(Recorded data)
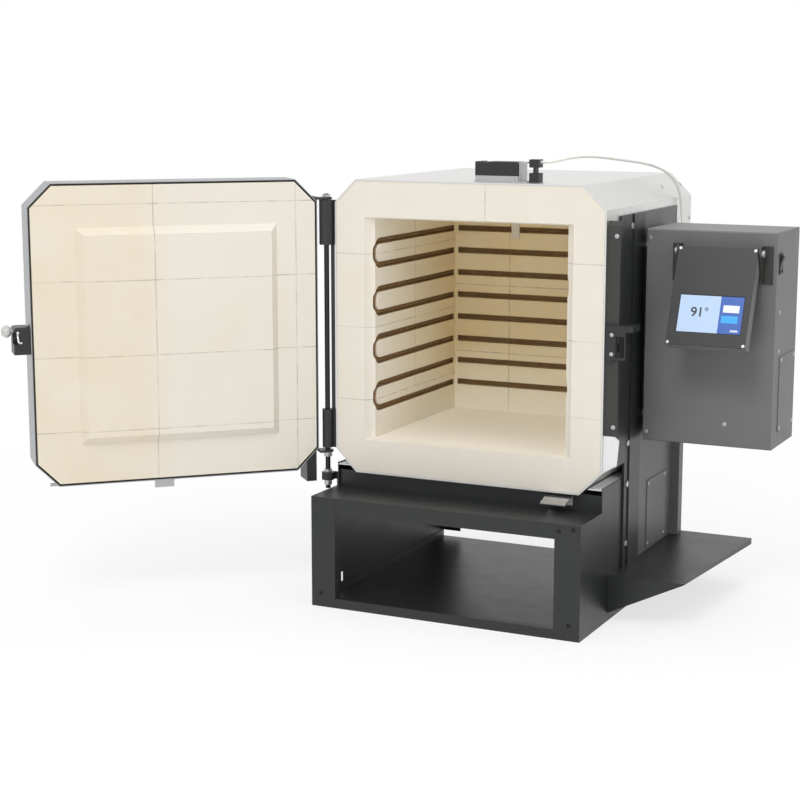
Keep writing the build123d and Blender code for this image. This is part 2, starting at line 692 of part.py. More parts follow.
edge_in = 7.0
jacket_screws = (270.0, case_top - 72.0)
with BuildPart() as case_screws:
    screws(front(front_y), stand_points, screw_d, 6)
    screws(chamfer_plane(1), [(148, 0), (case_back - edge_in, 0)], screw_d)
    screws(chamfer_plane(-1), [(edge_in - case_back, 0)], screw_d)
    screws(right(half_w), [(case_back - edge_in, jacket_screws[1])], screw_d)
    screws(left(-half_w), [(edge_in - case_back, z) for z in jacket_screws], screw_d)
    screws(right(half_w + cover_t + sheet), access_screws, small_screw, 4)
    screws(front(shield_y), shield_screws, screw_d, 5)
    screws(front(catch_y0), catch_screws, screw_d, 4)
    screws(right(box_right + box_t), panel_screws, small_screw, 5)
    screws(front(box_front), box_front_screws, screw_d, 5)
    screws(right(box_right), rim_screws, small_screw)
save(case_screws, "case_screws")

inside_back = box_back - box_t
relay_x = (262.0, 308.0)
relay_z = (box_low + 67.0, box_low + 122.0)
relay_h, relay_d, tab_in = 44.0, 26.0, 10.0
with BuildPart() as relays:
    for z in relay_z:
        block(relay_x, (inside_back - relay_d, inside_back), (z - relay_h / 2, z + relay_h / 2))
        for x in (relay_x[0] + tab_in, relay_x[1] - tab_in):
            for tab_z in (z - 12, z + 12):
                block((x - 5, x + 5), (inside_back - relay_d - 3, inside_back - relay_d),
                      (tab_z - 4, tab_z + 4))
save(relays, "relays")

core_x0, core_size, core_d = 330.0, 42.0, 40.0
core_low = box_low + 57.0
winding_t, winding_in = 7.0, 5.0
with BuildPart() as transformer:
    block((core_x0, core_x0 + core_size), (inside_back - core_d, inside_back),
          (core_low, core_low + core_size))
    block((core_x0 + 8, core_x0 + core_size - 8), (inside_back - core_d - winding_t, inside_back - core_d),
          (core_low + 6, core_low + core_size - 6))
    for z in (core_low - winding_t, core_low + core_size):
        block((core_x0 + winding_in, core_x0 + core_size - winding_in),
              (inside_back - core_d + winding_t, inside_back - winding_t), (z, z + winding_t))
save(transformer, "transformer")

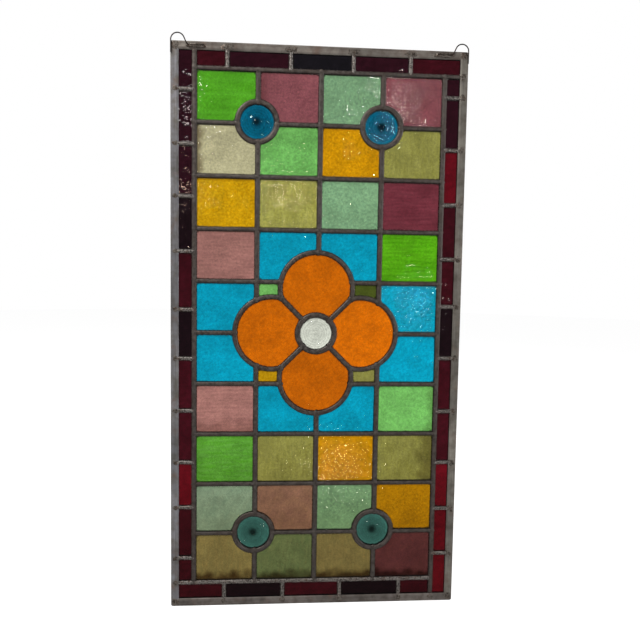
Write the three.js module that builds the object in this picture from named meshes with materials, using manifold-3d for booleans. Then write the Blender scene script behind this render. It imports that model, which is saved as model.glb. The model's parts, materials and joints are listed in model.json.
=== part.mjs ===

- Instructions to follow
Give the data again, exactly as it stands.

- Output below
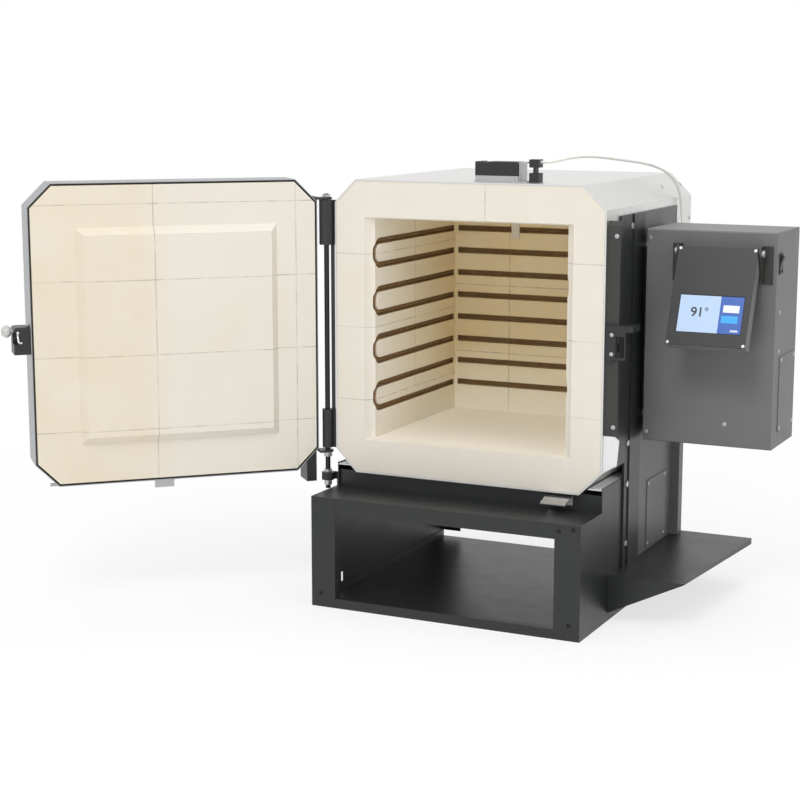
Keep writing the build123d and Blender code for this image. This is part 2, starting at line 692 of part.py. More parts follow.
edge_in = 7.0
jacket_screws = (270.0, case_top - 72.0)
with BuildPart() as case_screws:
    screws(front(front_y), stand_points, screw_d, 6)
    screws(chamfer_plane(1), [(148, 0), (case_back - edge_in, 0)], screw_d)
    screws(chamfer_plane(-1), [(edge_in - case_back, 0)], screw_d)
    screws(right(half_w), [(case_back - edge_in, jacket_screws[1])], screw_d)
    screws(left(-half_w), [(edge_in - case_back, z) for z in jacket_screws], screw_d)
    screws(right(half_w + cover_t + sheet), access_screws, small_screw, 4)
    screws(front(shield_y), shield_screws, screw_d, 5)
    screws(front(catch_y0), catch_screws, screw_d, 4)
    screws(right(box_right + box_t), panel_screws, small_screw, 5)
    screws(front(box_front), box_front_screws, screw_d, 5)
    screws(right(box_right), rim_screws, small_screw)
save(case_screws, "case_screws")

inside_back = box_back - box_t
relay_x = (262.0, 308.0)
relay_z = (box_low + 67.0, box_low + 122.0)
relay_h, relay_d, tab_in = 44.0, 26.0, 10.0
with BuildPart() as relays:
    for z in relay_z:
        block(relay_x, (inside_back - relay_d, inside_back), (z - relay_h / 2, z + relay_h / 2))
        for x in (relay_x[0] + tab_in, relay_x[1] - tab_in):
            for tab_z in (z - 12, z + 12):
                block((x - 5, x + 5), (inside_back - relay_d - 3, inside_back - relay_d),
                      (tab_z - 4, tab_z + 4))
save(relays, "relays")

core_x0, core_size, core_d = 330.0, 42.0, 40.0
core_low = box_low + 57.0
winding_t, winding_in = 7.0, 5.0
with BuildPart() as transformer:
    block((core_x0, core_x0 + core_size), (inside_back - core_d, inside_back),
          (core_low, core_low + core_size))
    block((core_x0 + 8, core_x0 + core_size - 8), (inside_back - core_d - winding_t, inside_back - core_d),
          (core_low + 6, core_low + core_size - 6))
    for z in (core_low - winding_t, core_low + core_size):
        block((core_x0 + winding_in, core_x0 + core_size - winding_in),
              (inside_back - core_d + winding_t, inside_back - winding_t), (z, z + winding_t))
save(transformer, "transformer")

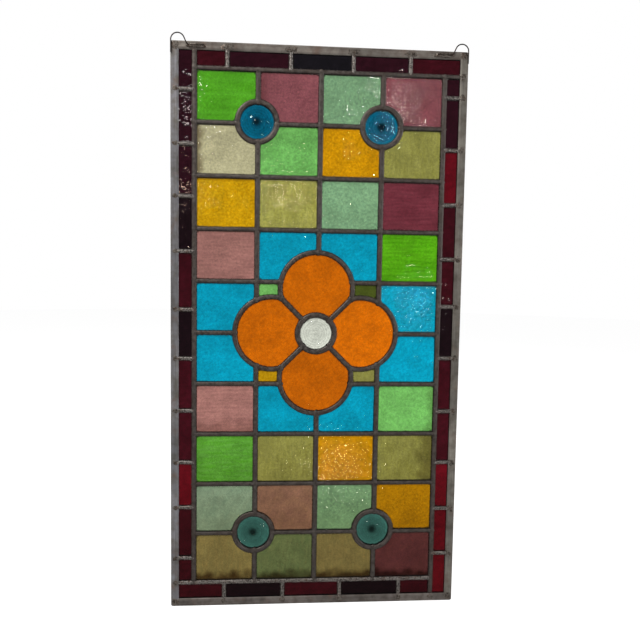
Write the three.js module that builds the object in this picture from named meshes with materials, using manifold-3d for booleans. Then write the Blender scene script behind this render. It imports that model, which is saved as model.glb. The model's parts, materials and joints are listed in model.json.
=== part.mjs ===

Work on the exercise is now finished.